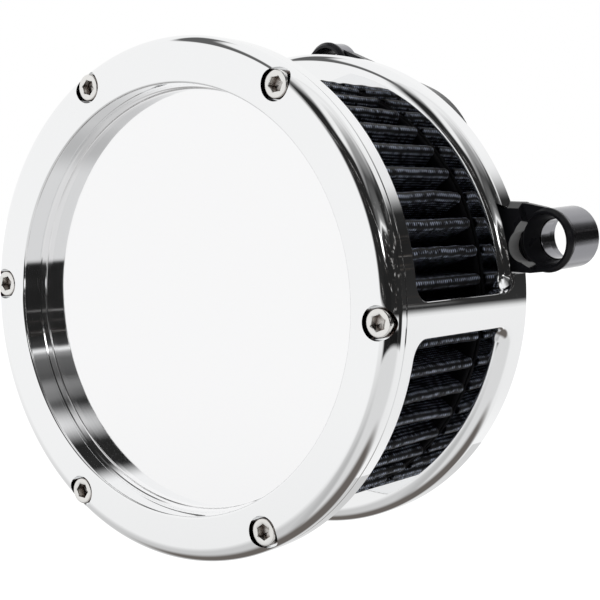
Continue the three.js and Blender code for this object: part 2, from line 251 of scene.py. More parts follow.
def prism(name, near, far):
    """A solid between two outlines that match point by point."""
    n = len(near)
    faces = [tuple(range(n)), tuple(reversed(range(n, 2 * n)))]
    faces += [(i, i + n, (i + 1) % n + n, (i + 1) % n) for i in range(n)]
    obj = add_object(name, near + far, faces)
    weld(obj)
    return obj


def extruded(name, outline, d0, d1):
    """A solid drawn in x and z, between two depths."""
    ends = [[(x * MM, depth(d), z * MM) for x, z in outline] for d in (d0, d1)]
    return prism(name, *ends)


def side_plate(name, outline, x0, x1):
    """A solid drawn in depth and z, between x0 and x1."""
    ends = [[(x * MM, depth(d), z * MM) for d, z in outline] for x in (x0, x1)]
    return prism(name, *ends)


def ring_profile(corners, radius, steps):
    """A closed loop of corners, each rounded."""
    made = []
    for i, corner in enumerate(corners):
        made += rounded_corner(corners[i - 1], corner, corners[(i + 1) % len(corners)], radius, steps)
    return made


def ring_clean(profile):
    """Drops points that repeat the one before, and a last point that repeats the first."""
    made = []
    for p in profile:
        if not made or math.dist(p, made[-1]) > 1e-6:
            made.append(p)
    return made[:-1] if made[0] == made[-1] else made


def boolean(obj, cutter, operation="DIFFERENCE"):
    modifier = obj.modifiers.new("cut", "BOOLEAN")
    modifier.operation = operation
    modifier.object = cutter
    modifier.solver = "EXACT"
    graph = bpy.context.evaluated_depsgraph_get()
    made = bpy.data.meshes.new_from_object(obj.evaluated_get(graph), depsgraph=graph)
    obj.modifiers.clear()
    obj.data = made
    bpy.data.objects.remove(cutter)
    return obj


def join(objects, name):
    bm = bmesh.new()
    for o in objects:
        bm.from_mesh(o.data)
    mesh = bpy.data.meshes.new(name)
    bm.to_mesh(mesh)
    bm.free()
    for o in objects:
        bpy.data.objects.remove(o)
    obj = bpy.data.objects.new(name, mesh)
    bpy.context.scene.collection.objects.link(obj)
    return obj


# ---- materials ----
def new_material(name, color, roughness, metallic):
    material = bpy.data.materials.new(name)
    material.use_nodes = True
    tree = material.node_tree
    shader = tree.nodes["Principled BSDF"]
    shader.inputs["Base Color"].default_value = (*color, 1)
    shader.inputs["Roughness"].default_value = roughness
    shader.inputs["Metallic"].default_value = metallic
    return material, tree, shader


def node(tree, kind, **values):
    made = tree.nodes.new(kind)
    for key, value in values.items():
        if key in made.inputs:
            made.inputs[key].default_value = value
        else:
            setattr(made, key, value)
    return made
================
## Your goal:
Quote the data in full, keeping each word unchanged.

## Full answer:
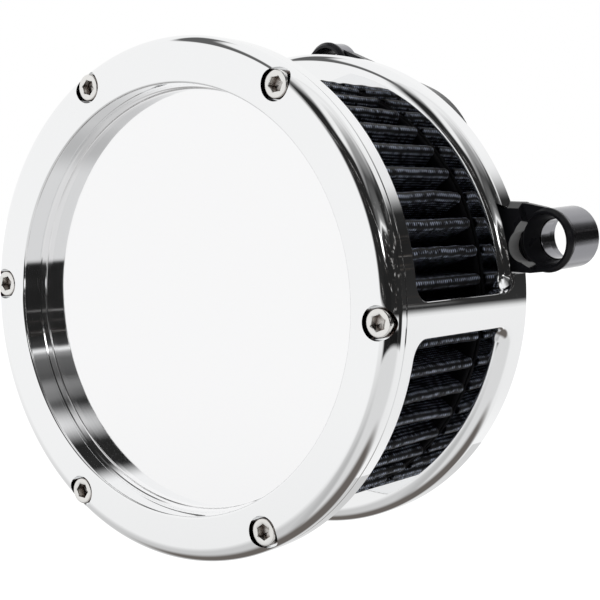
Continue the three.js and Blender code for this object: part 2, from line 251 of scene.py. More parts follow.
def prism(name, near, far):
    """A solid between two outlines that match point by point."""
    n = len(near)
    faces = [tuple(range(n)), tuple(reversed(range(n, 2 * n)))]
    faces += [(i, i + n, (i + 1) % n + n, (i + 1) % n) for i in range(n)]
    obj = add_object(name, near + far, faces)
    weld(obj)
    return obj


def extruded(name, outline, d0, d1):
    """A solid drawn in x and z, between two depths."""
    ends = [[(x * MM, depth(d), z * MM) for x, z in outline] for d in (d0, d1)]
    return prism(name, *ends)


def side_plate(name, outline, x0, x1):
    """A solid drawn in depth and z, between x0 and x1."""
    ends = [[(x * MM, depth(d), z * MM) for d, z in outline] for x in (x0, x1)]
    return prism(name, *ends)


def ring_profile(corners, radius, steps):
    """A closed loop of corners, each rounded."""
    made = []
    for i, corner in enumerate(corners):
        made += rounded_corner(corners[i - 1], corner, corners[(i + 1) % len(corners)], radius, steps)
    return made


def ring_clean(profile):
    """Drops points that repeat the one before, and a last point that repeats the first."""
    made = []
    for p in profile:
        if not made or math.dist(p, made[-1]) > 1e-6:
            made.append(p)
    return made[:-1] if made[0] == made[-1] else made


def boolean(obj, cutter, operation="DIFFERENCE"):
    modifier = obj.modifiers.new("cut", "BOOLEAN")
    modifier.operation = operation
    modifier.object = cutter
    modifier.solver = "EXACT"
    graph = bpy.context.evaluated_depsgraph_get()
    made = bpy.data.meshes.new_from_object(obj.evaluated_get(graph), depsgraph=graph)
    obj.modifiers.clear()
    obj.data = made
    bpy.data.objects.remove(cutter)
    return obj


def join(objects, name):
    bm = bmesh.new()
    for o in objects:
        bm.from_mesh(o.data)
    mesh = bpy.data.meshes.new(name)
    bm.to_mesh(mesh)
    bm.free()
    for o in objects:
        bpy.data.objects.remove(o)
    obj = bpy.data.objects.new(name, mesh)
    bpy.context.scene.collection.objects.link(obj)
    return obj


# ---- materials ----
def new_material(name, color, roughness, metallic):
    material = bpy.data.materials.new(name)
    material.use_nodes = True
    tree = material.node_tree
    shader = tree.nodes["Principled BSDF"]
    shader.inputs["Base Color"].default_value = (*color, 1)
    shader.inputs["Roughness"].default_value = roughness
    shader.inputs["Metallic"].default_value = metallic
    return material, tree, shader


def node(tree, kind, **values):
    made = tree.nodes.new(kind)
    for key, value in values.items():
        if key in made.inputs:
            made.inputs[key].default_value = value
        else:
            setattr(made, key, value)
    return made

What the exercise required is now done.